◆ DIRECTIVE ◆
Take the records underneath and set them down exactly.
[BEGIN]
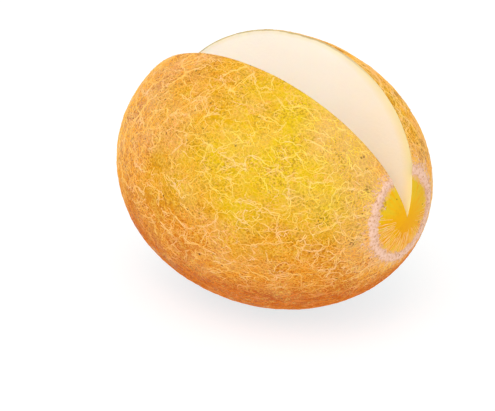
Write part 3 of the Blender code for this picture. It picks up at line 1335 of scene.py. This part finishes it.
    def sweep(self, given: Any, laid: Socket, rind: Socket) -> Socket:
        """Sweeps a low section along the edges, upright on the rind and of uneven girth.

        Args:
            given: The tree's inputs.
            laid: The edges on the rind.
            rind: The body's mesh.

        Returns:
            The socket with the strands.
        """
        tree = self.tree
        curves = add_node(tree, "GeometryNodeMeshToCurve", inputs={"Mesh": laid}).outputs[0]
        normal = add_node(tree, "GeometryNodeInputNormal").outputs[0]
        facing = add_node(
            tree,
            "GeometryNodeSampleNearestSurface",
            {"data_type": "FLOAT_VECTOR"},
            {"Mesh": rind, "Value": normal},
        ).outputs[0]
        upright = add_node(
            tree,
            "GeometryNodeSetCurveNormal",
            {"mode": "FREE"},
            {"Curve": curves, "Normal": facing},
        ).outputs[0]
        swelling = add_noise(
            tree, self.position(), self.swelling_mm, detail=2.0, seed=given["Seed"]
        ).outputs["Fac"]
        girth = remap(
            tree, swelling, self.swelling_low, self.swelling_high, self.thinnest, self.thickest
        )
        half_width = calculate(tree, "MULTIPLY", given["Strand Width"], 0.5)
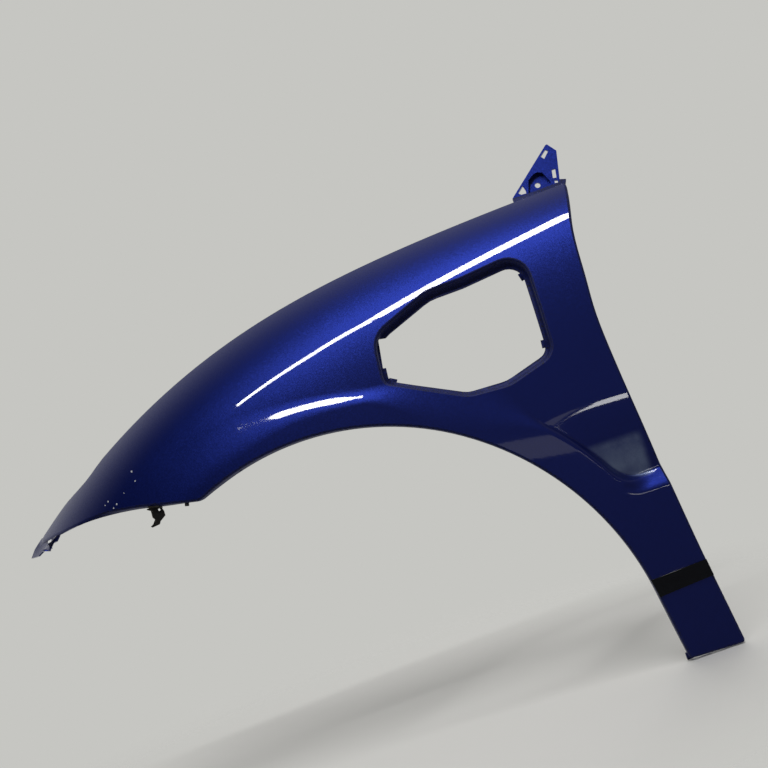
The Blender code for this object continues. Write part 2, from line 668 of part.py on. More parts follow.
[END]
◆ ANSWER TO THE TASK ◆
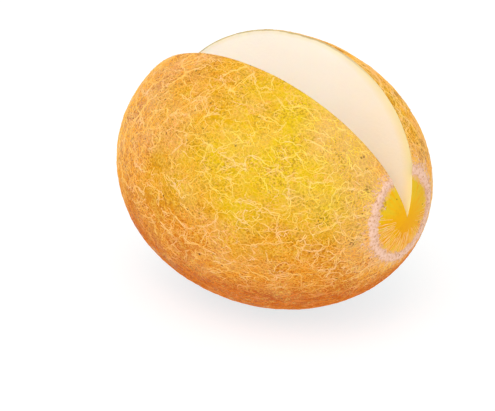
Write part 3 of the Blender code for this picture. It picks up at line 1335 of scene.py. This part finishes it.
    def sweep(self, given: Any, laid: Socket, rind: Socket) -> Socket:
        """Sweeps a low section along the edges, upright on the rind and of uneven girth.

        Args:
            given: The tree's inputs.
            laid: The edges on the rind.
            rind: The body's mesh.

        Returns:
            The socket with the strands.
        """
        tree = self.tree
        curves = add_node(tree, "GeometryNodeMeshToCurve", inputs={"Mesh": laid}).outputs[0]
        normal = add_node(tree, "GeometryNodeInputNormal").outputs[0]
        facing = add_node(
            tree,
            "GeometryNodeSampleNearestSurface",
            {"data_type": "FLOAT_VECTOR"},
            {"Mesh": rind, "Value": normal},
        ).outputs[0]
        upright = add_node(
            tree,
            "GeometryNodeSetCurveNormal",
            {"mode": "FREE"},
            {"Curve": curves, "Normal": facing},
        ).outputs[0]
        swelling = add_noise(
            tree, self.position(), self.swelling_mm, detail=2.0, seed=given["Seed"]
        ).outputs["Fac"]
        girth = remap(
            tree, swelling, self.swelling_low, self.swelling_high, self.thinnest, self.thickest
        )
        half_width = calculate(tree, "MULTIPLY", given["Strand Width"], 0.5)
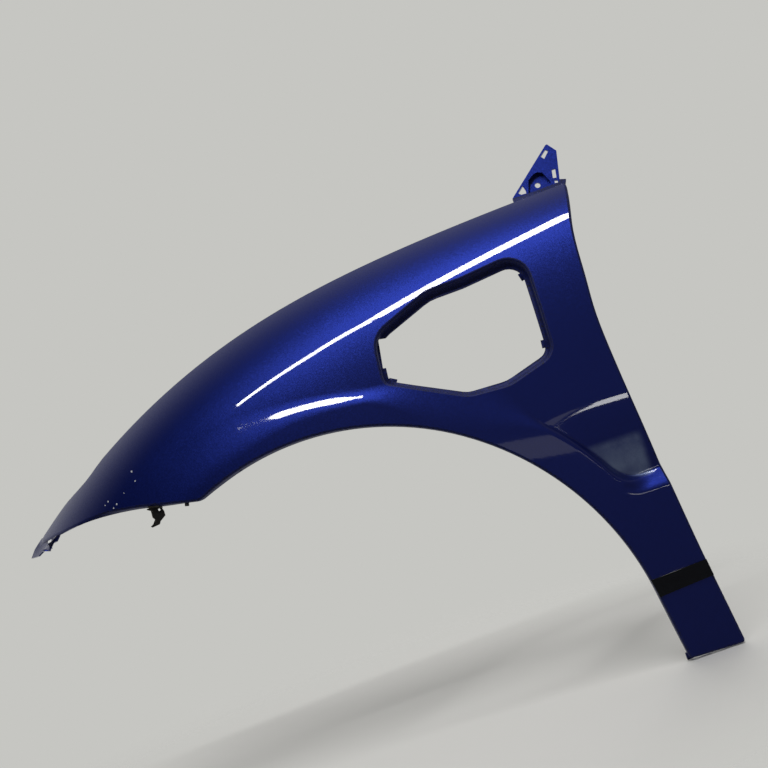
The Blender code for this object continues. Write part 2, from line 668 of part.py on. More parts follow.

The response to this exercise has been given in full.